If you're coming from LoR (or any other CCG), this is just something you'll have to accept and live with if you want to call Magic home. Even the deciding games of the top tournament have been decided by one player being mana-screwed!
The MTG Arena Client
I haven't had too many problems myself, thankfully (I play on PC), but I've heard quite a lot of folks having bad experiences: freezes, poor performance, sometimes the game crashing or refusing to start after a big patch, etc.
MTG cards have tons of text, which makes reading them a pain on small screens.
The Economy
MTGA's F2P model and card-crafting system are fairly similar to LoR's (including the use of wildcards of different rarities), but the game is a lot more stingy. In particular, forget about owning all the cards unless you spend monstrous amounts of money, time, or both.
Which in turn kills the "deckbuilders' paradise" vibe a bit – you gotta have them cards to brew!
This is particularly true for lands (which, as noted above, are the backbone of MTG's mana system). A good mana base requires rare lands, and those are expensive to buy or craft. And, worse, lands are very often boring: you're spending a lot of money (or in-game currency) for stuff that is kinda bland to play.
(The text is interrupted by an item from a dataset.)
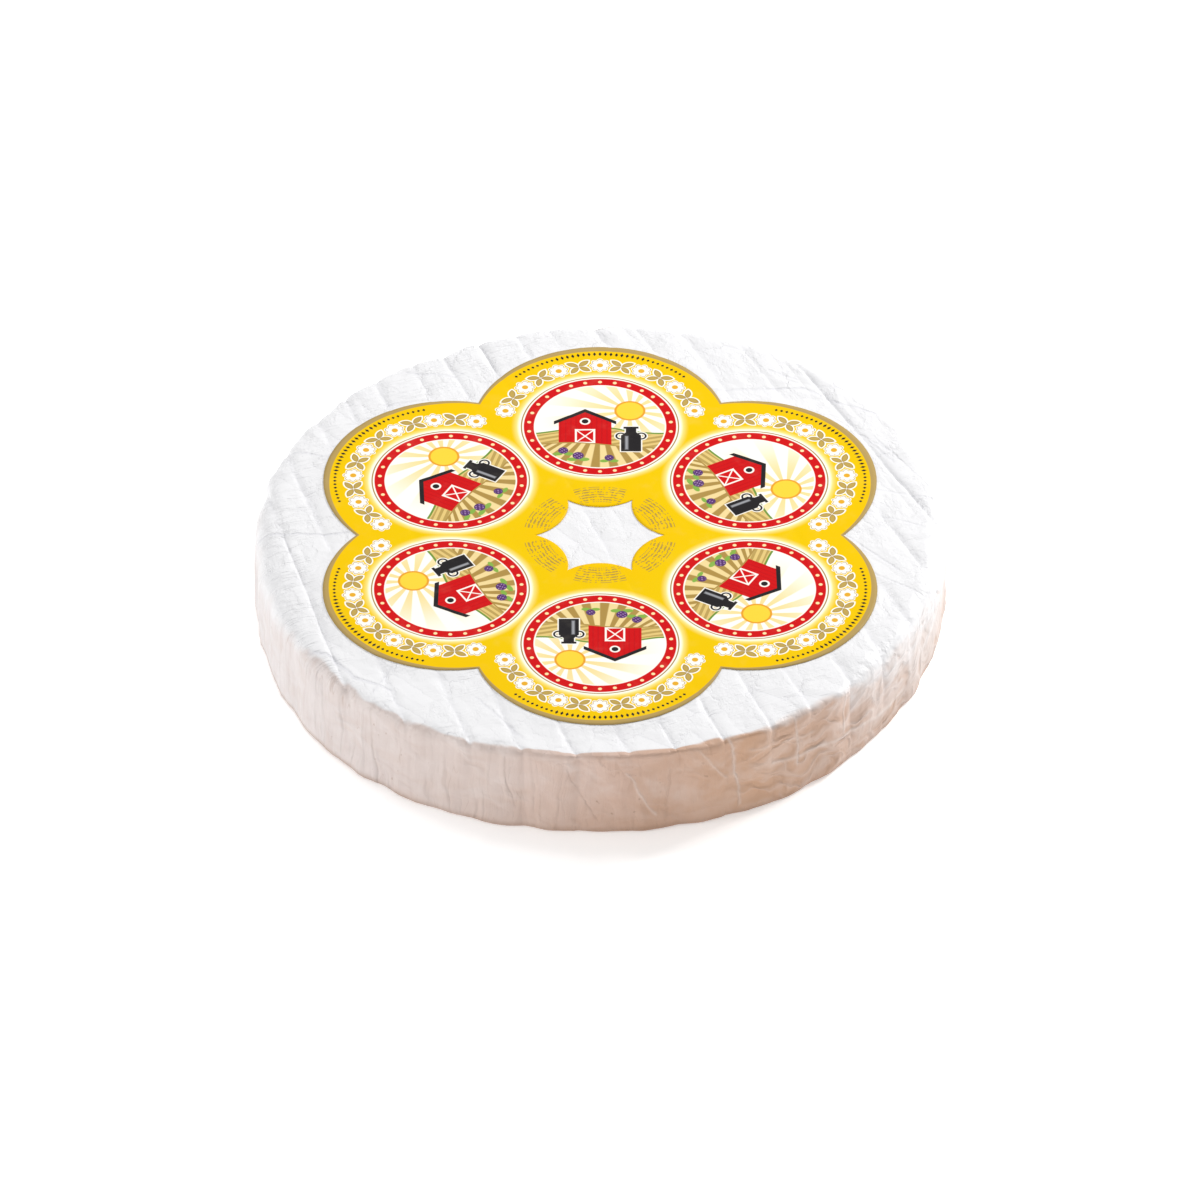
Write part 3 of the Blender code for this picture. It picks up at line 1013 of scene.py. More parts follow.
def top_bump(tree, x, y, across, along):
    """Fine relief of the top in metres, and a mask that is 1 or more on its creases, where painted shade is
    laid.

    It is the sum of tight wrinkles across the pleats, gathers along the front rim, crumple, facets
    of two sizes and the straight creases.
    """
    radius = length_of(x, y)
    left_rim = (-0.120 - x - y * 0.20).step(0.0, 0.016)
    back_rim = radius.step(0.112, 0.130) * (0.03 - x).step(0.0, 0.08) * y.step(-0.06, 0.02)
    tight = patches(tree, vector_of(tree, across, along * 0.5, 3.0), 34.0, 0.42, 0.62) * 0.7
    tight = tight.most(left_rim * 1.6).most(back_rim * 1.3)
    wrinkles = noise_field(tree, vector_of(tree, across * 85.0, along * 560.0), 1.0, 1.0)
    height = abs(wrinkles - 0.5) * tight * WRINKLE_HEIGHT

    arc = angle_of(x, y * -1.0) * bpy.context.scene.cheese_wheel.mean_radius
    front_rim = radius.step(0.126, 0.146) * (y * -1.0 - 0.02).step(0.0, 0.05)
    gathers = noise_field(tree, vector_of(tree, arc * 95.0, radius * 50.0, 4.0), 1.0, 0.0)
    height = height + abs(gathers - 0.5) * front_rim * GATHER_HEIGHT

    crumple = noise_field(tree, vector_of(tree, across * 1.4, along), 130.0, 3.0, 0.60)
    bent = vector_of(tree, across * 60.0 + crumple * 0.7, along * 45.0 + crumple * 0.7)
    line, facet = place_creases(tree, bent, 0.03)
    line = line * patches(tree, vector_of(tree, across, along, 7.0), 42.0, 0.50, 0.56)
    bent_more = vector_of(tree, across * 120.0 + crumple * 1.2, along * 190.0 + crumple * 1.2)
    _, small_facet = place_creases(tree, bent_more, 0.07)
    height = height + (crumple - 0.5) * TOP_CRUMPLE_HEIGHT + facet * TOP_FACET_HEIGHT
    height = height + small_facet * SMALL_FACET_HEIGHT - line * TOP_LINE_DEPTH

    wobble_x = x + crumple * 0.0016 - LABEL_CENTRE[0]
    wobble_y = y + crumple * 0.0016 - LABEL_CENTRE[1]
    creases = crease_lines(tree, vector_of(tree, wobble_x, wobble_y),
                           [[value * MILLIMETRE for value in crease] for crease in TOP_CREASES])
    return height - creases * TOP_CREASE_GAIN, line + abs(creases * 6000.0).least(1.0) * 2.6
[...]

You can play MTGA for free, or for very cheap, but to do so you'll need to focus on a specific format for quite some time (like only playing Standard, or only playing Explorer, etc.) and build your collection for that specific format.
Wrapping Up
In a Magic–Hearthstone spectrum, LoR falls a lot closer to Magic than the majority of modern CCGs. Hearthstone got rid of mechanics like blocking, playing during your opponent's turn, and stacking spells on top of each other, but if you enjoyed those in LoR you'll find them again in Magic.
On the other hand, MTG Arena follows the F2P model that HS has set in stone. It's nowhere as generous as LoR (because nobody is), but if you're frugal and dedicated you can play Arena for cheap, and definitely for a lot cheaper than the paper/tabletop version.
I hope you've found this MTG Arena review useful, and helped you decide if you want to try it as your new home away from LoR.